Problem => From the listing below, pull out the lines that hold "scene".

Exercise input =>
# # # # # # #

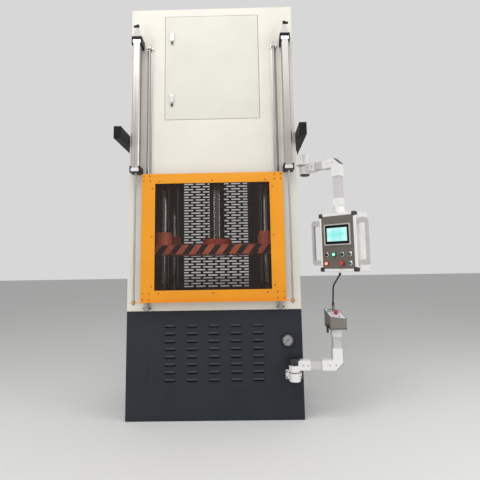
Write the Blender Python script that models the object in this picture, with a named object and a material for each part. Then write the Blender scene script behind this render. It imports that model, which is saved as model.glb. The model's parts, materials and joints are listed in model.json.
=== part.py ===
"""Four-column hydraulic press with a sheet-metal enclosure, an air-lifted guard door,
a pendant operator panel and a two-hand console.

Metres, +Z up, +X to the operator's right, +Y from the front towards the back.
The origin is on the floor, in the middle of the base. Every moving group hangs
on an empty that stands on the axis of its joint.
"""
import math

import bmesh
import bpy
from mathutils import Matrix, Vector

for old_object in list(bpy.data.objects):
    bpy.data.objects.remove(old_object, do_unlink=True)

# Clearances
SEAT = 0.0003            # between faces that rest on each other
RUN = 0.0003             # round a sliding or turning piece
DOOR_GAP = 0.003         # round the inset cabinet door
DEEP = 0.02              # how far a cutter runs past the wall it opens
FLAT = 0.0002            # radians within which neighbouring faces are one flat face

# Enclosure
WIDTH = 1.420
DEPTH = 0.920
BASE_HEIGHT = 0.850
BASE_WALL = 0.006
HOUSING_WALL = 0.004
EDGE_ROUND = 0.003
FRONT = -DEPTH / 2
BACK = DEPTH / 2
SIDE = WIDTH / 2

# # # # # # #

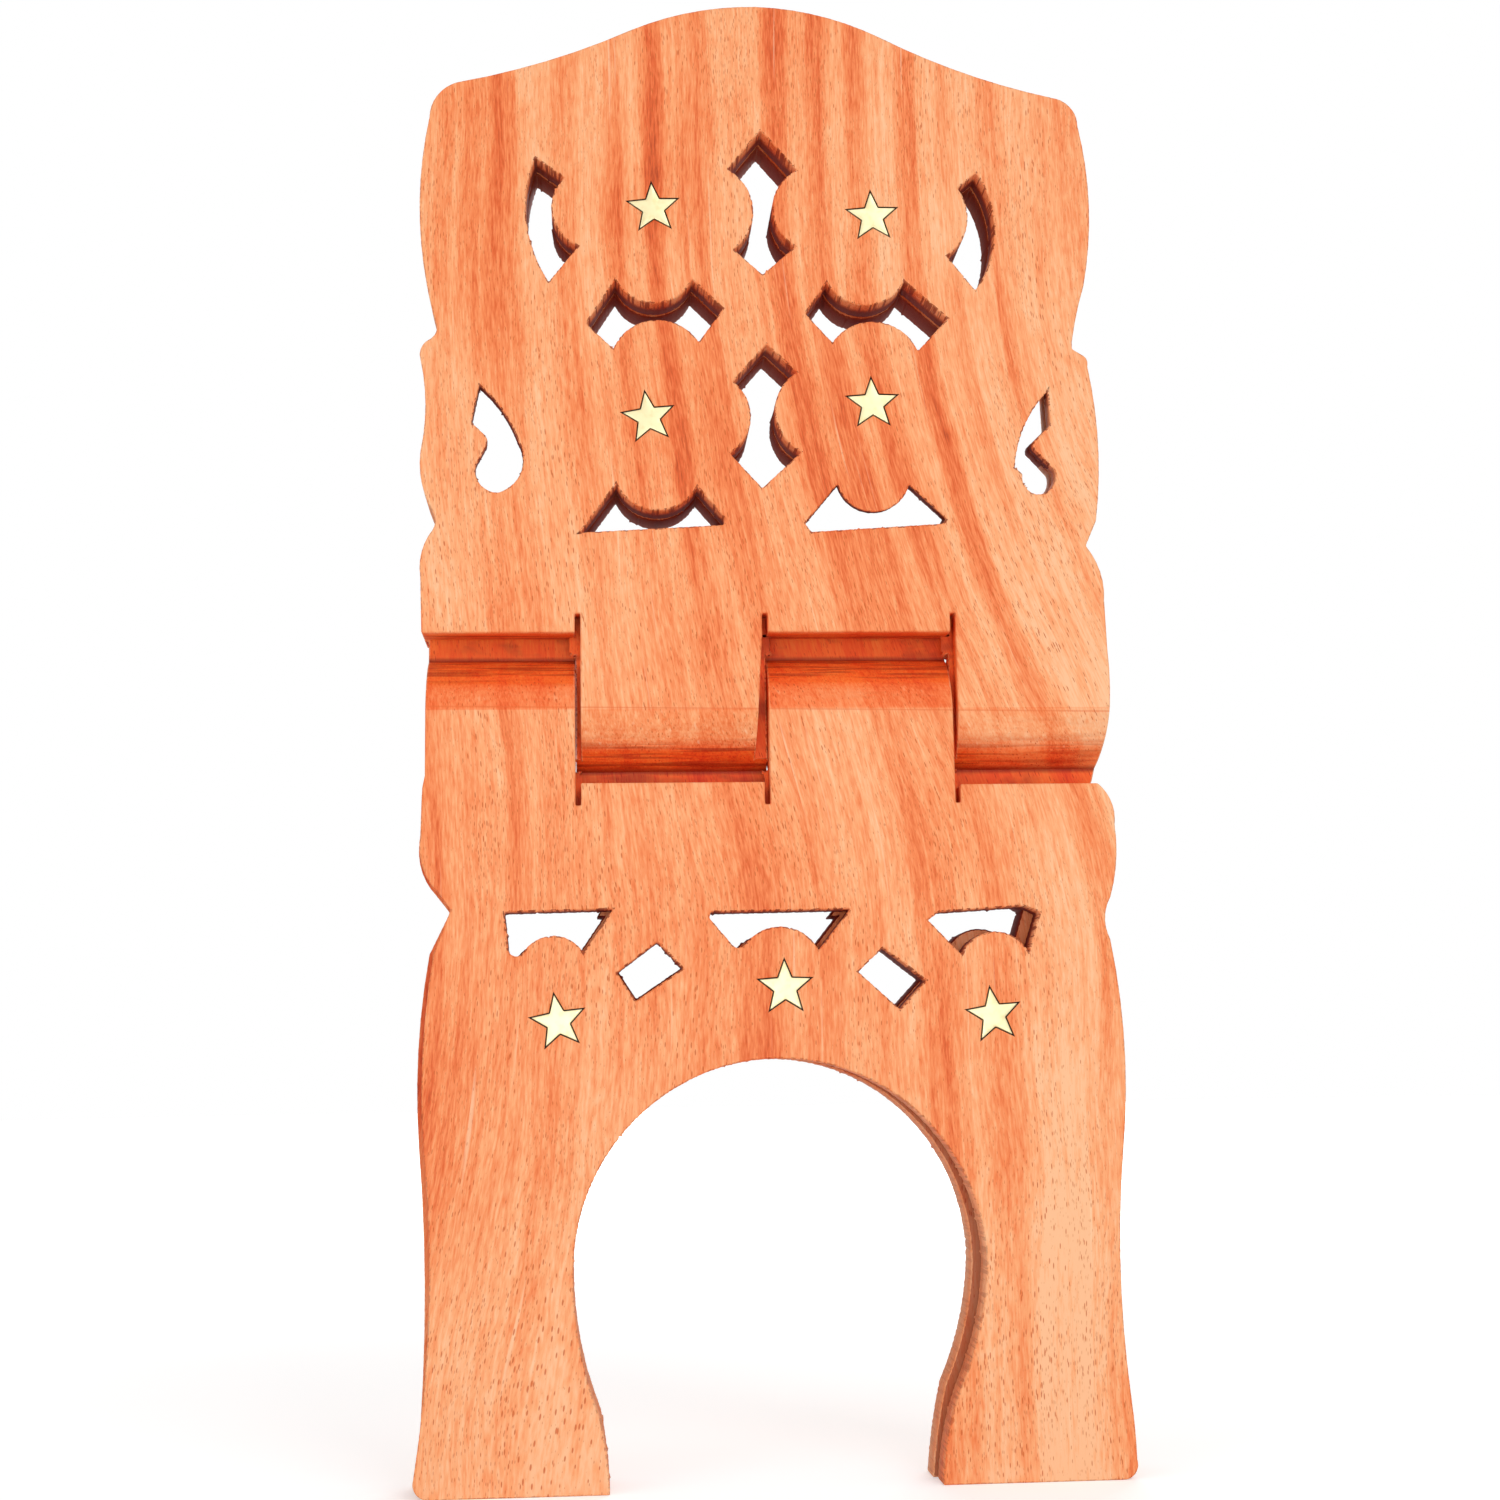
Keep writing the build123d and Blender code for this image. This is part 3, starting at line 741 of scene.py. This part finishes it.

# # # # # # #

Solution below =>
Write the Blender Python script that models the object in this picture, with a named object and a material for each part. Then write the Blender scene script behind this render. It imports that model, which is saved as model.glb. The model's parts, materials and joints are listed in model.json.
Keep writing the build123d and Blender code for this image. This is part 3, starting at line 741 of scene.py. This part finishes it.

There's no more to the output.